The professionals who carried out the transactions for the Indian companies that raised debt abroad, on the sell-side as well as the buy-side, would have been people of Indian origin, for a sizeable part. The suppliers of capital could be located in India just as well as they are located in New York, London, Singapore or Hong Kong. What has to be done to bring large debt raising activity onshore?

India has done some bit of the needed spadework to make a debt market work in India. We have introduced a variety of derivative instruments to hedge against the risks inherent in debt issuance. The securities transaction tax remains a hindrance, though. The regulation now allows the netting of payables/receivables. The thing that still remains missing is an active secondary market for debt. The RBI must let go of its desire to control trade in government debt and to twist and turn short-term and long-term rates through active intervention.

Government bonds are securities and should be traded under the exclusive supervision of markets regulator Sebi. The government promised, in the 2019 Budge, to set up a Credit Guarantee Enhancement Corporation. It remains a good idea, a metaphysical virtue, not an operational entity that offers a useful incentive to kickstart an active bond market.

Indian bond issuances tend to be for keeps, that is, held to maturity, instead of being traded. Only active trade would help uncover the actual cost of capital in the Indian market.

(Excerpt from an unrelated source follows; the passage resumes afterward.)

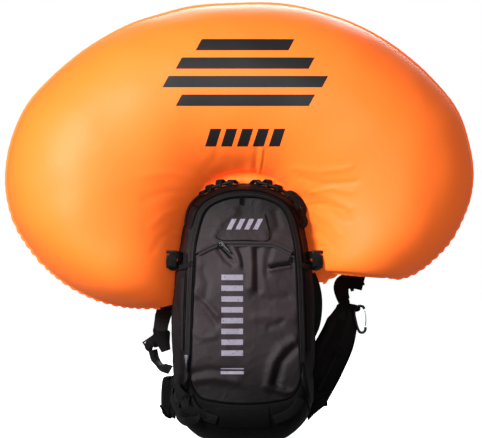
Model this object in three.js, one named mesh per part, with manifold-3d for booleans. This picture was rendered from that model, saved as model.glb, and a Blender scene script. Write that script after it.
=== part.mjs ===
// Ski-touring avalanche airbag backpack with its airbag inflated.
// Units are millimetres, +Z is up. The origin is the centre of the flat base face.
// The pack's outer side faces -Y and the wearer stands on the +Y side, facing +Y.

import * as THREE from "three";
import { mergeVertices } from "three/addons/utils/BufferGeometryUtils.js";
import Module from "manifold-3d";

const wasm = await Module();
wasm.setup();

// ---- driving dimensions ----
const SEAM_GAP = 0.8; // clearance between two sewn or touching pieces
const FABRIC = 3; // laminated pack fabric with its foam
const WEBBING = 2; // thickness of woven webbing

const BACK_Y = 60; // plane where the shell meets the back panel
const PACK_DEPTH = 196; // back plane to the front panel's edge at mid height
const FRONT_CROWN = 12; // how far the front panel bows out
const CORNER_POWER = 2.6; // superellipse power of the gusset's rounded corner
const HOOD_START = 0.2; // the hood begins this far round the gusset, in front of the burst slot

const BACK_FOAM = 14; // thickness of the back panel
const BACK_FACE_Y = BACK_Y + BACK_FOAM;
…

Another vital step that is required might be to drop the insistence that only highly rated paper would be eligible for investment. Indian companies that raise money via bonds with a good rating are also those that can raise money anywhere in the world and banks are eager to lend to, without the costs and hassle of debt issuance. Only by letting subprime borrowers issue debt will India’s market for corporate debt take off. Let medium enterprises and Non-Banking Financial Companies that lend to the micro, small and medium enterprise (MSME) segment issue sub-prime bonds that offer rates of interest that incorporate sufficiently high-risk premiums. Large saving pools can afford to and would want to invest in such high-yield bonds, even with their high-risk profile, via allocating a small proportion of their total corpus.

Developing the market for sub-prime bonds is the way to create a vibrant market for debt where Indian companies can raise foreign capital by issuing foreign currency or rupee debt right here in India.